REQUIRED TASK: Everything from the line containing "for (const plan" through the line containing "cad_parts[node].hide_render = cad_parts[node].hide_viewport" should be repeated exactly, and nothing else from the data.

§

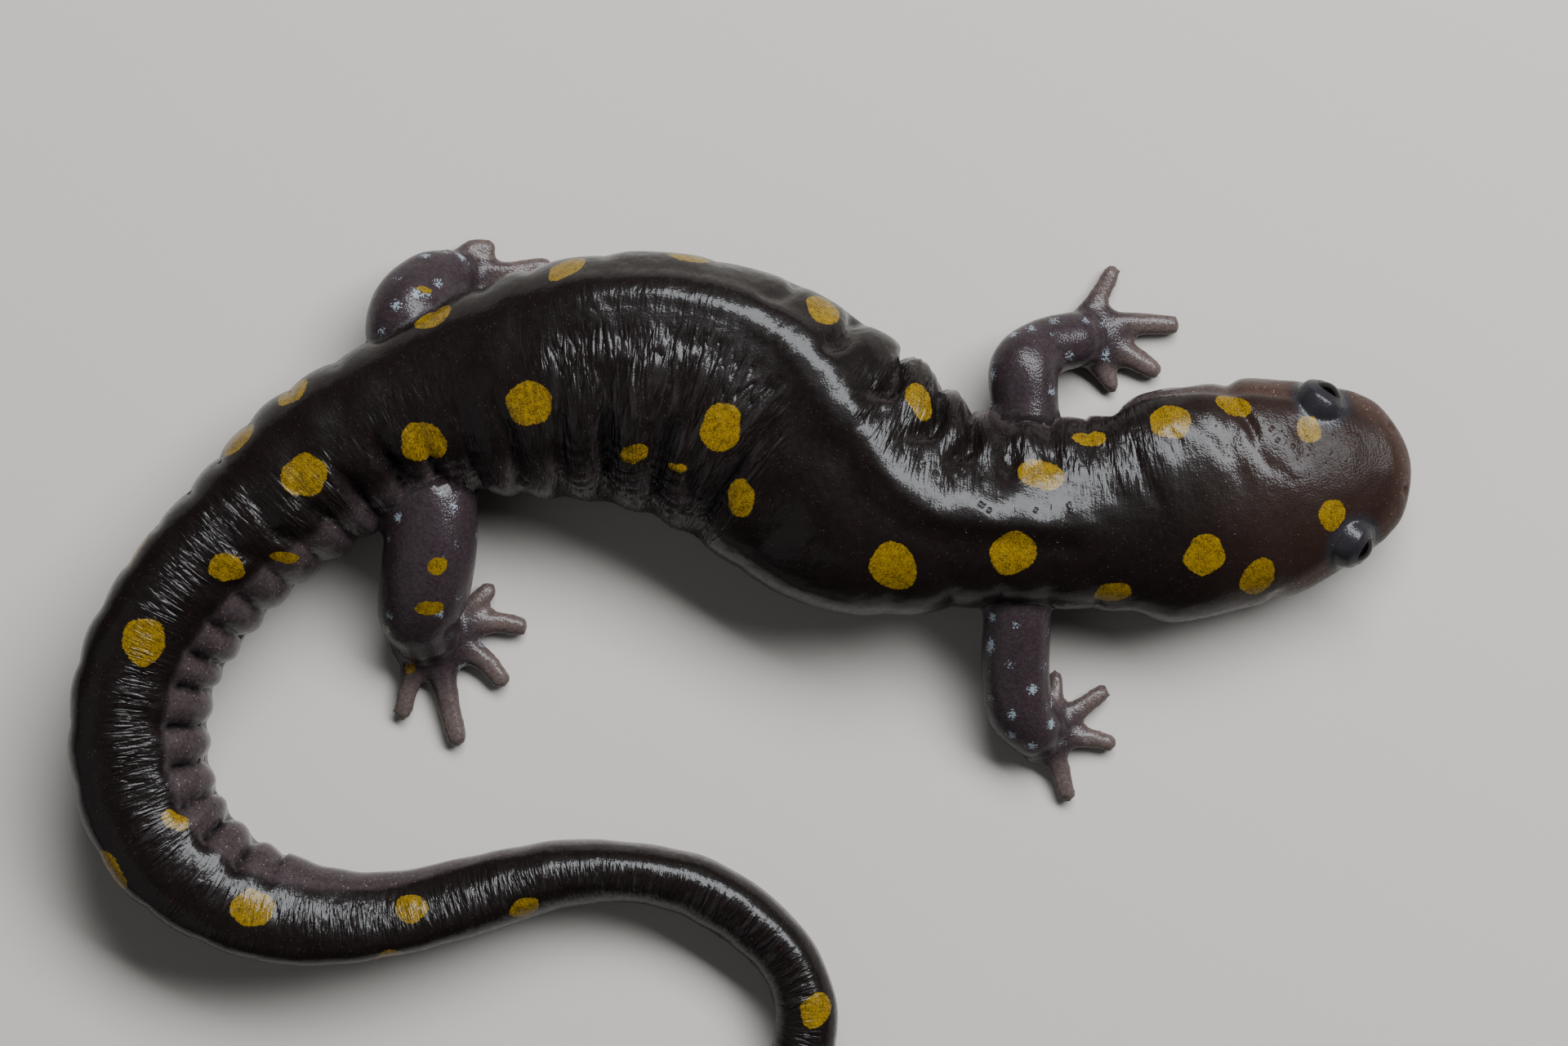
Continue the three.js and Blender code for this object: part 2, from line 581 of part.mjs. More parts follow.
const trunk = bodyLength(ringsBetween(26, 96, GROOVE_STEP), evenAngles(TORSO_COLUMNS), CLEARANCE);

/** A palm and its digits as one solid. */
function palmAndDigits({ palm, digits }) {
  let solid = ball(new THREE.Vector3(...palm.at), palm.radii, 14, 8);
  for (const line of digits) {
    solid = solid.add(limb(line, DIGIT_FLATNESS, DIGIT_COLUMNS, DIGIT_RINGS));
  }
  return solid;
}

for (const plan of LIMBS) {
  const [upperName, lowerName, palmName] = plan.names;
  const bone = (line, grow = 0) => limb(line, LIMB_FLATNESS, LIMB_COLUMNS, LIMB_RINGS, grow);
  const upper = bone(plan.upper).subtract(trunk).subtract(floor);
  const lower = bone(plan.lower)
    .subtract(bone(plan.upper, CLEARANCE))
    .subtract(trunk)
    .subtract(floor);
  const palm = palmAndDigits(plan)
    .subtract(bone(plan.lower, CLEARANCE))
    .subtract(bone(plan.upper, CLEARANCE))
    .subtract(trunk)
    .subtract(floor);
  group.add(meshOf(upperName, upper, LIMB_SKIN));
  group.add(meshOf(lowerName, lower, LIMB_SKIN));
  group.add(meshOf(palmName, palm, LIMB_SKIN));
}

export default group;
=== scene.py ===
"""Dresses the spotted salamander: one unbroken wet skin, two eyes, a pale floor and soft light.

The solids part the animal into named lengths, and here one skin covers them all. Its classes work
in millimetres and degrees, in the frame of the solids, and each finished mesh is brought to
metres. Along the body a place is told by its distance behind the snout and its angle round the
spine: 0 is the animal's left side, 90 the middle of its back and 180 its right side.
"""

import logging
import math
from dataclasses import dataclass, field
from enum import Enum

import bpy
import numpy as np
from mathutils import Matrix, Vector


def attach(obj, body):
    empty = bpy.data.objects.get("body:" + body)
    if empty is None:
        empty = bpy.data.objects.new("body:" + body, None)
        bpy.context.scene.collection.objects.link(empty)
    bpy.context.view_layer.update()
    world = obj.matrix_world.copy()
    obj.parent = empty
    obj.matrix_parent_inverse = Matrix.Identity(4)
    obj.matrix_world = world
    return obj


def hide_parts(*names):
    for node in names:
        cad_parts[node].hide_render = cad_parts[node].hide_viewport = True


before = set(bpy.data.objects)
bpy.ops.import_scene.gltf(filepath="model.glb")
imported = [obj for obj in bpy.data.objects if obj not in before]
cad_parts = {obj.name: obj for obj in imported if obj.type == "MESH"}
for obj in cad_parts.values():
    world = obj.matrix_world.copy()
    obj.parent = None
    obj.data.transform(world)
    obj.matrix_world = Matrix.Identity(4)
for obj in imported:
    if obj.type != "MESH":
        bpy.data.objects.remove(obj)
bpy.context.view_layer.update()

MILLIMETRE = 0.001
FAR = 9.0  # Outside whatever it is compared with.
Array = np.ndarray
Pairs = tuple[tuple[float, float], ...]

log = logging.getLogger("salamander")


# ---- Numbers along the body ----


def smoothstep(value: Array | float, low: float, high: float) -> Array:
    """Rises smoothly from 0 at low to 1 at high."""
    share = np.clip((np.asarray(value, float) - low) / (high - low), 0.0, 1.0)
    return share * share * (3.0 - 2.0 * share)


def between(value: Array, low: float, high: float, fade: float) -> Array:
    """Is 1 from low to high and falls smoothly to 0 over the fade on both sides."""
    return smoothstep(value, low - fade, low) * (1.0 - smoothstep(value, high, high + fade))


def bump(offset: Array, half_width: float | Array) -> Array:
    """A bell-shaped bump of height 1 about zero."""
    return np.exp(-((offset / half_width) ** 2))


def lean_bump(offset: Array, before: float | Array, after: float | Array) -> Array:
    """A bump of height 1 about zero, with one half width before it and another after it."""
    return bump(offset, np.where(offset < 0.0, before, after))


def smooth_max(one: Array, other: Array | float, ease: float) -> Array:
    """The larger of two lengths, with a soft change from one to the other."""
    return (one + other + np.sqrt((one - other) ** 2 + ease * ease)) / 2.0


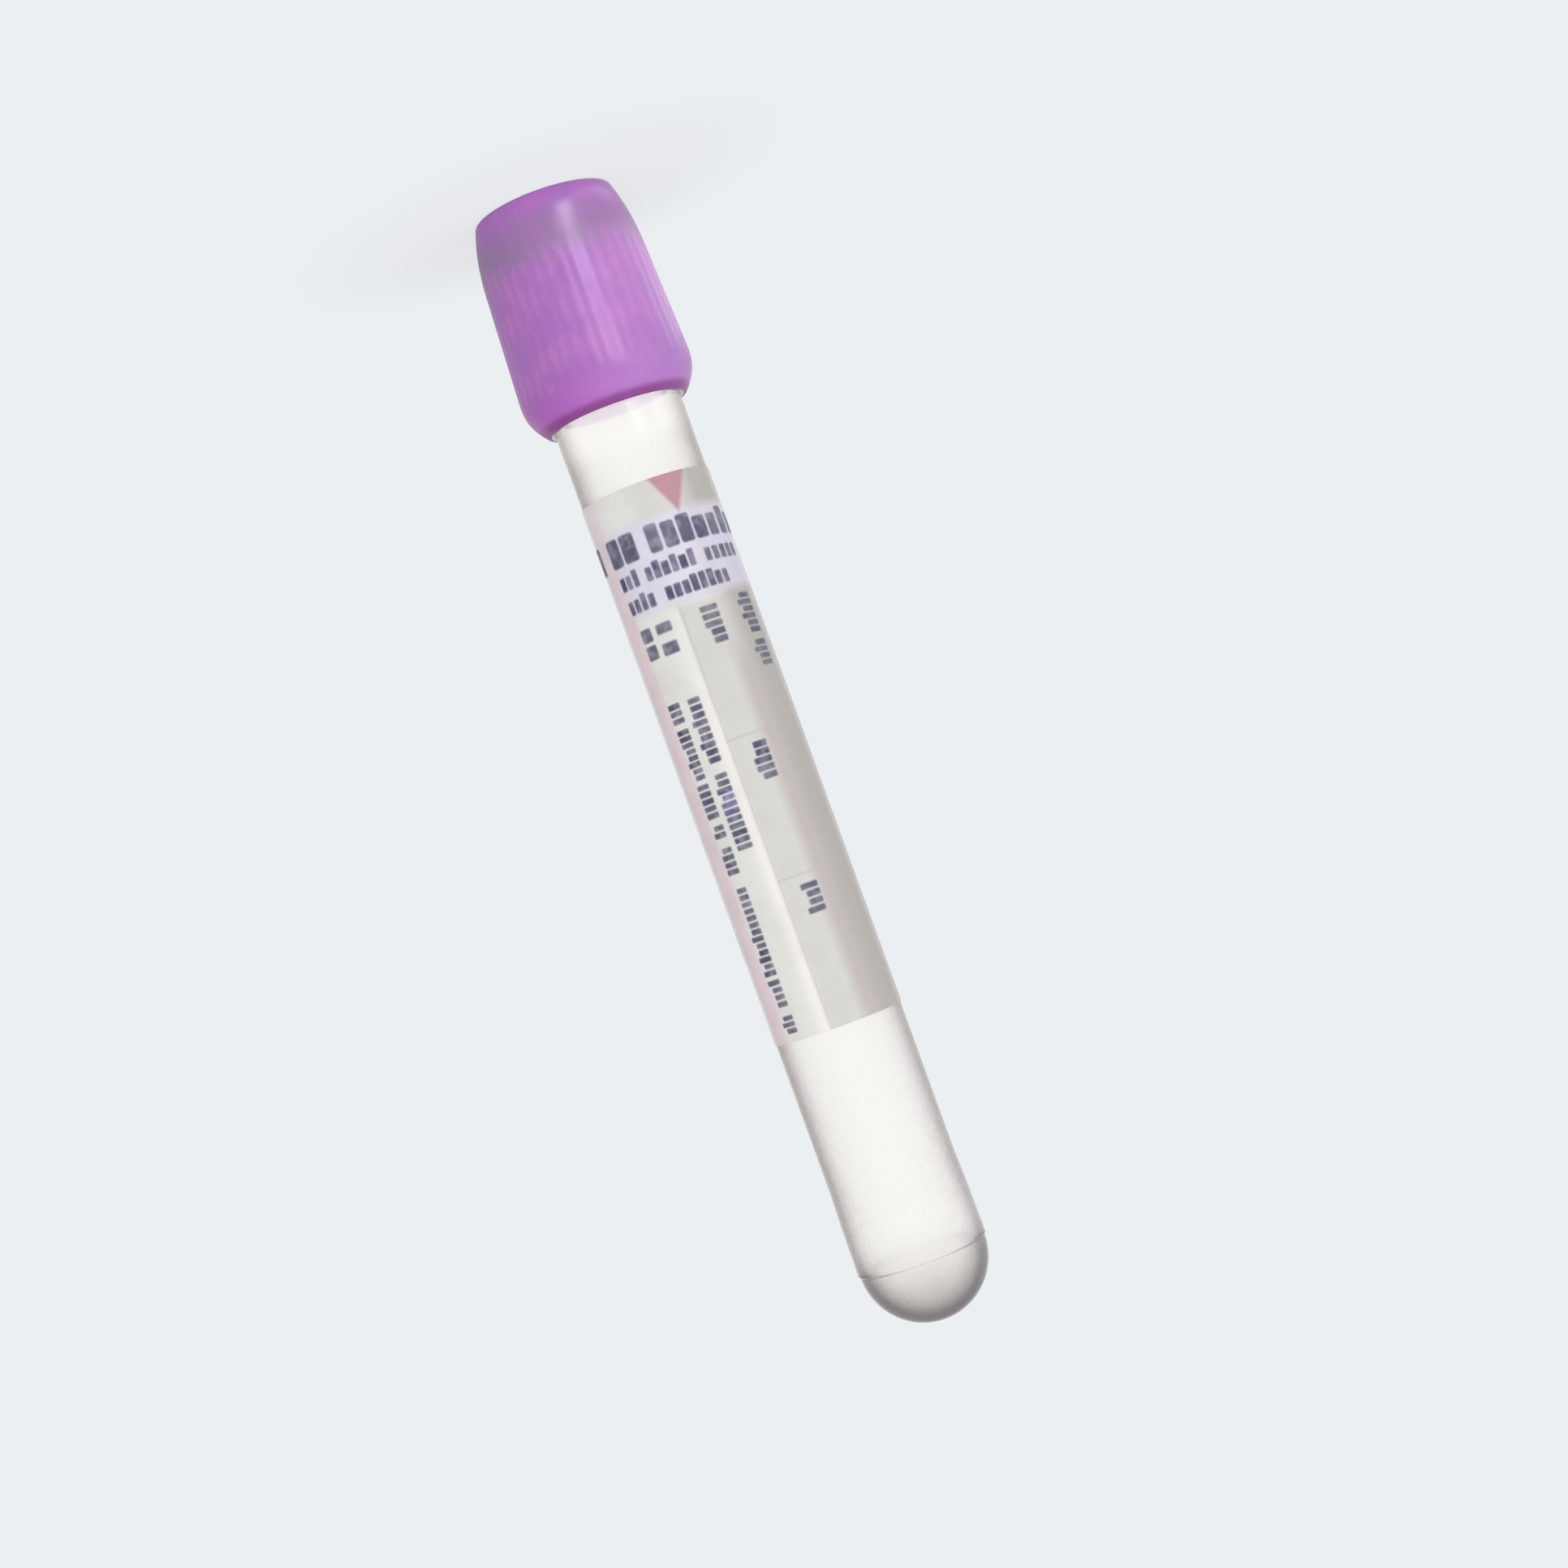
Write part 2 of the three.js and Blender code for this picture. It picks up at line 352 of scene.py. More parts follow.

§

ANSWER:
for (const plan of LIMBS) {
  const [upperName, lowerName, palmName] = plan.names;
  const bone = (line, grow = 0) => limb(line, LIMB_FLATNESS, LIMB_COLUMNS, LIMB_RINGS, grow);
  const upper = bone(plan.upper).subtract(trunk).subtract(floor);
  const lower = bone(plan.lower)
    .subtract(bone(plan.upper, CLEARANCE))
    .subtract(trunk)
    .subtract(floor);
  const palm = palmAndDigits(plan)
    .subtract(bone(plan.lower, CLEARANCE))
    .subtract(bone(plan.upper, CLEARANCE))
    .subtract(trunk)
    .subtract(floor);
  group.add(meshOf(upperName, upper, LIMB_SKIN));
  group.add(meshOf(lowerName, lower, LIMB_SKIN));
  group.add(meshOf(palmName, palm, LIMB_SKIN));
}

export default group;
=== scene.py ===
"""Dresses the spotted salamander: one unbroken wet skin, two eyes, a pale floor and soft light.

The solids part the animal into named lengths, and here one skin covers them all. Its classes work
in millimetres and degrees, in the frame of the solids, and each finished mesh is brought to
metres. Along the body a place is told by its distance behind the snout and its angle round the
spine: 0 is the animal's left side, 90 the middle of its back and 180 its right side.
"""

import logging
import math
from dataclasses import dataclass, field
from enum import Enum

import bpy
import numpy as np
from mathutils import Matrix, Vector


def attach(obj, body):
    empty = bpy.data.objects.get("body:" + body)
    if empty is None:
        empty = bpy.data.objects.new("body:" + body, None)
        bpy.context.scene.collection.objects.link(empty)
    bpy.context.view_layer.update()
    world = obj.matrix_world.copy()
    obj.parent = empty
    obj.matrix_parent_inverse = Matrix.Identity(4)
    obj.matrix_world = world
    return obj


def hide_parts(*names):
    for node in names:
        cad_parts[node].hide_render = cad_parts[node].hide_viewport = True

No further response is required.